The thing about being Amish was that kids were not only allowed but encouraged to experience life beyond the confines of the community. There was even a name for it—rumspringa. Running around. Most youngsters came running back to embrace baptism and Plain life. Folks thought Caleb would spend his rumspringa the way most kids did—riding around in cars, smoking tobacco and weed, listening to loud music, going to shopping malls and movies.
Caleb had known he would be one of the small percentage of Amish kids who left for good. He knew he’d never join the church, never marry an Amish girl, never raise a family the way his brother was doing. He was forever yearning, one foot out the door, poised for flight. He wanted to see the ocean one day. Wanted to fly in a plane. To learn the calculus and study science and literature and things of that nature. He wanted to experience the world in all its messy, confusing glory.
Most of all, he wanted distance from his father.
Instead of partying, Caleb spent his time at the library. He learned to use books and computers as sophisticated information systems to find out all he could about anything imaginable.

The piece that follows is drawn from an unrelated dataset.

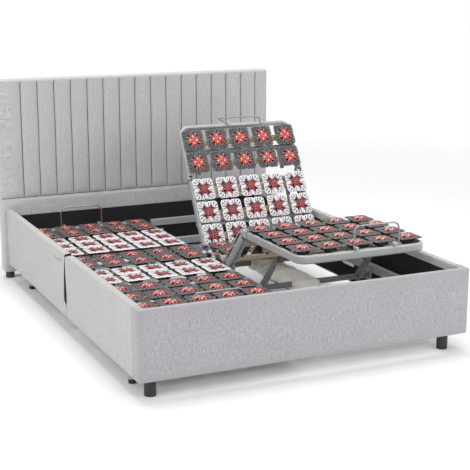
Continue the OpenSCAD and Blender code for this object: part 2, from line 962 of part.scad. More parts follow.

That was how he’d eventually found his mother. A grueling bus ride had taken him to central Florida, where the air was so hot and muggy he could scarcely breathe. The town was nowhere near the ocean or the Gulf of Mexico, but hunched at the side of a highway that bisected the long, narrow state. His search ended at a street lined with modest houses surrounded by scrubby grass and trees decked with little orange bittersweet fruit called calamondin. He still remembered the expression on her face when she had opened the front door. Complete and utter shock had drained her cheeks of color, then blossomed into wonder.
“John?”
“Caleb,” he said. For the love of God, she couldn’t tell her sons apart.
“Who is it, Mom?” called a voice. A young girl came to the door. She stopped and stared at Caleb. Although he wore English clothes, she stared as if he were an alien from outer space.
Mem leaned her back against the doorframe and tipped back her head, looking up at the sky and then closing her eyes.
He’d scarcely remembered her face. There were no photographs of her. He used to try drawing the image he had of her in his mind, but the picture never turned out. Now he saw Hannah in the curve of her cheek and in the wavy blond hair. He saw Jonah in the bright blue eyes and the busy hands.
She mouthed some words, but no sound came out. Her legs seemed to give out and she slid down to the mat, hugging her knees up to her chest. A dry sob heaved from a place deep inside her, and then the floodgates opened.
He remembered this from his childhood. Mem used to cry a lot. The girl—Caleb later learned her name was Nancy—backed away, her eyes round with fright. “Mom,” she said. “Mommy, what’s the matter?”
“You’d best pull yourself together, Mem,” Caleb said in Deitsch.
Maybe the sound of the old dialect caught her attention. She took in a deep breath and picked herself back up. Caleb pushed open the door. “Let’s go inside.”
He entered the strange house. It had a vinyl floor and shabby furniture, and it smelled of something damp, like mildew. The girl called Nancy sat on a barstool in the corner, and Mem took a seat at the end of the sofa. Caleb stood in the doorway, waiting. He crossed his arms over his chest. “We woke up one morning and you were gone,” he said.